Kemudian, terkait konsep-konsep perlindungan anak, ada juga pelanggaran-pelanggaran dan bertentangan dengan aturan di dalam Peraturan Perundangan yang mengatur ini. Jika mengacu pada UU No. 23 Tahun 2002 tentang Perlindungan Anak, kasus penelantaran anak terutama dalam hal pelayanan kesehatan ini, bertentangan dengan Pasal 8 UU ini yang berbunyi, “Setiap anak berhak memperoleh pelayanan kesehatan dan jaminan sosial sesuai dengan kebutuhan fisik, mental, spiritual dan sosial”.

Selain itu, juga melanggar pasal-pasal khusus yang mengatur tentang penyelenggaraan perlindungan khususnya terkait Kesehatan yaitu di Pasal 44 ayat 1-5, Pasal 45 ayat 1-3 dan Pasal 46.

Terkait hak atas perlindungan terhadap kesehatan anak, selain diatur dalam UU No. 23 Tahun 2002 di atas, juga diatur dalam Konvensi Perlindungan Hak Anak yang sudah diratifikasi Indonesia; UU No. 36 Tahun 2009 tentang Hak Asasi Manusia dan beberapa peraturan perundangan lainnya di tingkat Peraturan Presiden maupun di tingkat Peraturan Menteri.

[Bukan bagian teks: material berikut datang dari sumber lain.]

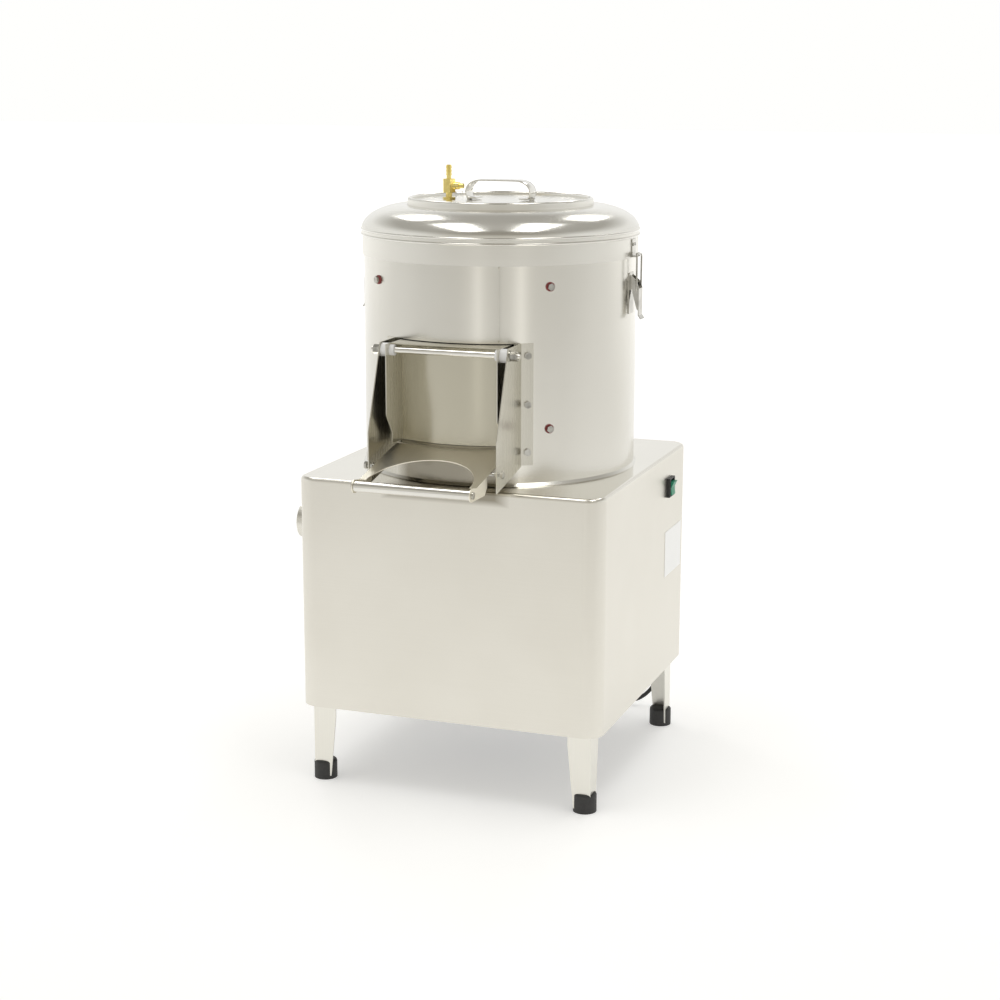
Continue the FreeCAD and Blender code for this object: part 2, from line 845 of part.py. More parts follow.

Terlihat bahwa, anak harus dilihat sebagai manusia utuh yang terlahir dengan berbagai hak melekat pada dirinya dan orang tua atau wali dan juga penyelenggara negara wajib memberikan perlindungan atas terpenuhinya hak-hak tersebut. Apalagi ketika perlindungan tersebut sudah dinyatakan ke dalam peratuan hukum negara yang mengikat pihak-pihak terkait dan disertai sanksi.

Artinya, pelanggaran terhadap prinsip-prinsip perlindungan hak anak terjadi sama artinya sebagai tindakan melanggar hukum dan hak asasi anak itu sendiri.